GOAL:
Scan the material and copy every line in which "FreeCAD" appears.

PROVIDED MATERIAL:
********************
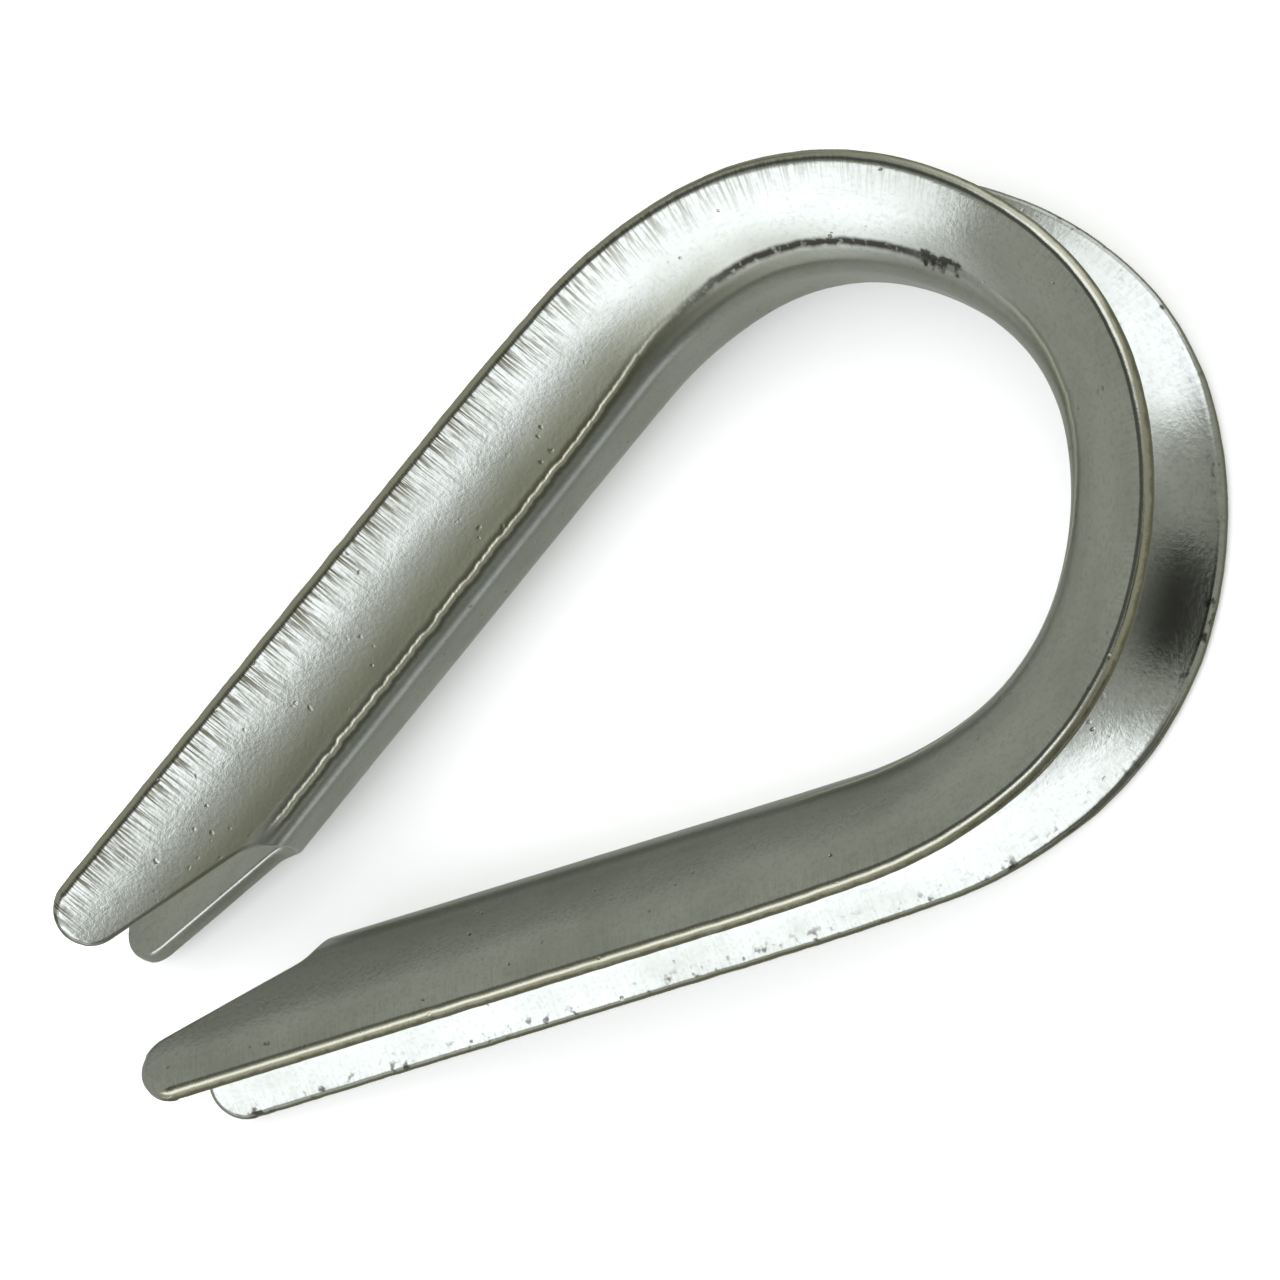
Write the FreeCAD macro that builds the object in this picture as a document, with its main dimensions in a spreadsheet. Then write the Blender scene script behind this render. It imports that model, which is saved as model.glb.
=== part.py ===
import FreeCAD, Part
import math
import os
import Sketcher

# Wire rope thimble: one strip of stainless sheet, pressed into a U channel and bent round
# into a pear shape with an open point. The rope lies in the channel, on the outside of the
# bend, and a pin or shackle sits in the eye. All sizes are in millimetres and degrees.
#
# Frame: +Z runs through the eye, +X along the length towards the crown, and the origin is
# the centre of the crown's arc, halfway between the two rims.

doc = FreeCAD.newDocument("WireRopeThimble")

# Driving dimensions.
sizes = doc.addObject("Spreadsheet::Sheet", "Sizes")
driving = {
    "sheetThickness": 1.0,
    "crownRadius": 12.3,      # eye face of the web, round the crown
    "crownTurn": 88,          # how far the crown's arc runs to each side of the +X axis
    "shoulderRadius": 20,     # easier arc between the crown and each leg
    "legTaper": 17,           # each leg leans in by this much
    "webRun": 29.7,           # straight leg, as far as the square end of its web
    "webFlat": 2.4,           # flat bottom of the channel
    "bendRadius": 0.8,        # inside of the bend between web and flange
    "crownFlare": 32,         # flanges lean out by this much round the crown
    "legFlare": 26.5,         # and by this much along the legs
    "crownLip": 5.4,          # eye face to the middle of the rounded rim, round the crown
    "legLip": 6.0,            # the same along the legs
    "blendTurn": 60,          # the section starts to change at this turn
    "blendRun": 7,            # and has changed this far along the straight leg
    "shoulderShare": 0.22,    # share of that change made where the shoulder's arc starts
    "legShare": 0.7,          # and where the straight leg starts
    "cutStart": 0.75,         # the slanting end cut leaves the web at this height
    "cutSlant": 13.5,
    "tipRadius": 1.8,
}
for row, (alias, value) in enumerate(driving.items(), start=1):
    sizes.set(f"A{row}", alias)
    sizes.set(f"B{row}", str(value))
    sizes.setAlias(f"B{row}", alias)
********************
FINAL RESULT:
Write the FreeCAD macro that builds the object in this picture as a document, with its main dimensions in a spreadsheet. Then write the Blender scene script behind this render. It imports that model, which is saved as model.glb.
import FreeCAD, Part
doc = FreeCAD.newDocument("WireRopeThimble")